Three years prior to that, Nick Cave took a hiatus from recording and playing duties to appear in Wim Wenders’ hallucinating flick, Wings of Desire. It was the first of a series of collaborative efforts with the director, the second being the original soundtrack of Wenders’ Until the End of the World in 1991, which has given us the Valentine tune “(I’ll Love You) Till the End of the World.” Featuring the great, great Barry Adamson playing bass, “Cassiel’s Song” engulfs the right amount of air to deliver crystal-clear vocals with an urgent, slow appeal. Wrapping up the first record are the pendulum-swinging cover of Cohen’s “Tower of Song” and “What Can I Give You?” – a star-gazing hymn, sometimes reminiscent of the hesitant, young crooners of today.

The Nick Cave and Shane MacGowan duet of the inimitable Louis Armstrong’s “What a Wonderful World” opens up the second CD of this set, along with “Rainy Night in Soho,” a loose cover of vintage The Pogues. “Jack the Ripper” unfolds a haunting veil over the already suturing atmosphere of the album, while “Sail Away” calms things down a bit, the latter being taken from the Let Love In sessions, a record that has granted the band an invitation to perform on the 1994 edition of the Lollapalooza tour.

Like Cash, Cave has always shown a love for the alienated and maladjusted and, while The Man in Black himself performed before a detainees-comprised crowd, the latter has a résumé of numbers reflecting on or inspired by the life between bars. “There’s No Night Out at the Jail,” a cover of an Australian country classic, is one of his most accomplished examples.

Again a jazz number punctuates the sometimes breezeless ensemble, this time it is the obvious “That’s What Jazz Is to Me” loosely enhancing the improvisational side of things.
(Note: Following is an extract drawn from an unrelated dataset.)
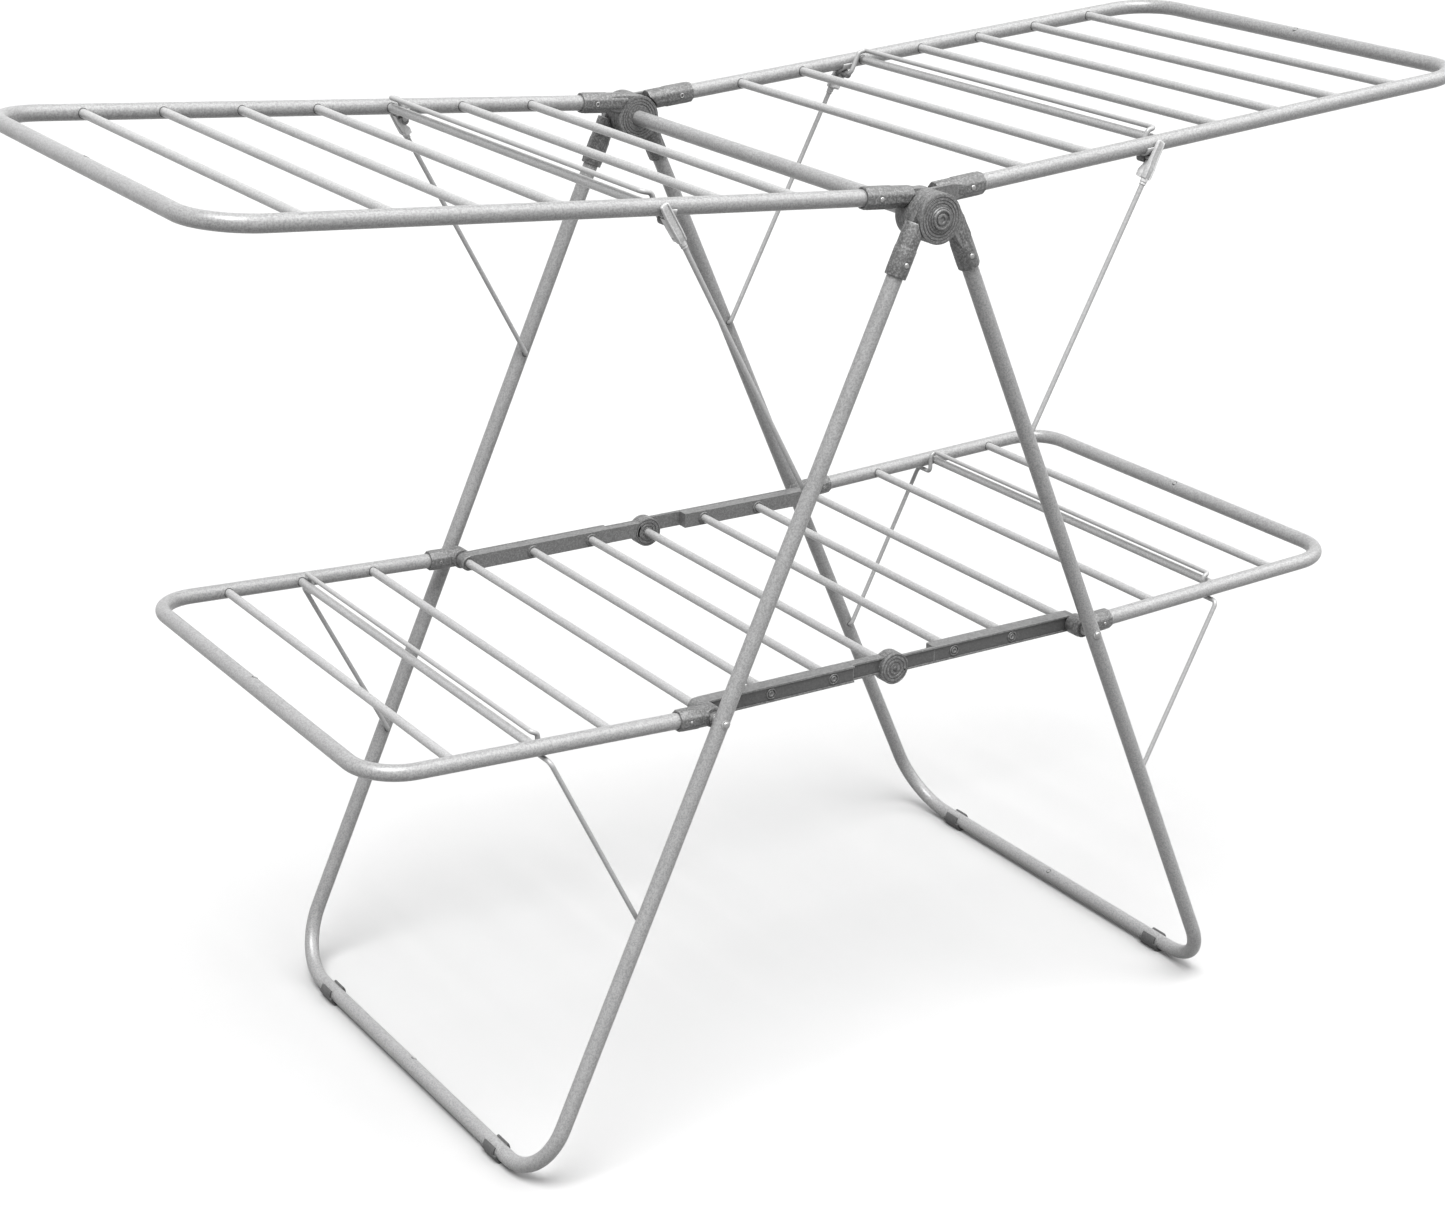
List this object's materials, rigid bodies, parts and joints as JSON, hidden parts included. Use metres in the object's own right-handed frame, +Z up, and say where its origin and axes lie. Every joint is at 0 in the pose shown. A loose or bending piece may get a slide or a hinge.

Two tracks later, Gallon Drunk saxophonist Terry Edwards shows up to give a hand to the blossoming, hide-and-seek “The Ballad of Robert Moore and Betty Coltrane.” Later on runs the previously unreleased version of “Where the Wild Roses Grow,” as commissioned by Blixa Bargeld, a founding member who departed from the Bad Seeds two years ago. This is a frightening demarcation from the soft, well-known interpretation by Kylie Minogue. “Time Jesum Transeuntum Et Non Riverentum,” originally released as a hidden track on the TV soundtrack of The X-Files is one of Cave’s documented takes on religion and the love/hate relationship with the Almighty Lord.

And thus we reach the best part of this set, the one that showcases outlandish material from my favourite Bad Seeds records to date, The Boatman’s Call - which, in Cave’s words, sounds like a bug being crushed - and the piano-bounced No More Shall We Part. Possible highlights include: a band version of “Black Hair,” different from the one featured on The Boatman’s Call; the ashtray-full Polaroids, “Grief Came Riding” and “Bless His Ever Loving Heart,” both taken from the special edition of No More…; “I Feel So Good,” a light-hearted number, part of the Martin Scorsese Presents the Blues TV series, in 2003; the title track from Nocturama; and “Under This Moon,” from last year’s recording sessions.

If the name-dropping feel of this review got on your nerves, the same happened to me. This is solely due to the fact that almost every one of the compositions enclosed here are, at least, worth mentioning. This will definitely please the archivist fan of Cave and the Bad Seeds and intrigue everyone else. But no one – and I stress, no one – should remain indifferent to the lingering work of one of the most hair-raising troubadours alive. Bad Seeds will be sown in your head and flourish as communal images of moral sneaks, computer geeks, drug freaks and queer bashers. For God, God is in da house, right? Well, it's all part of Nick’s game.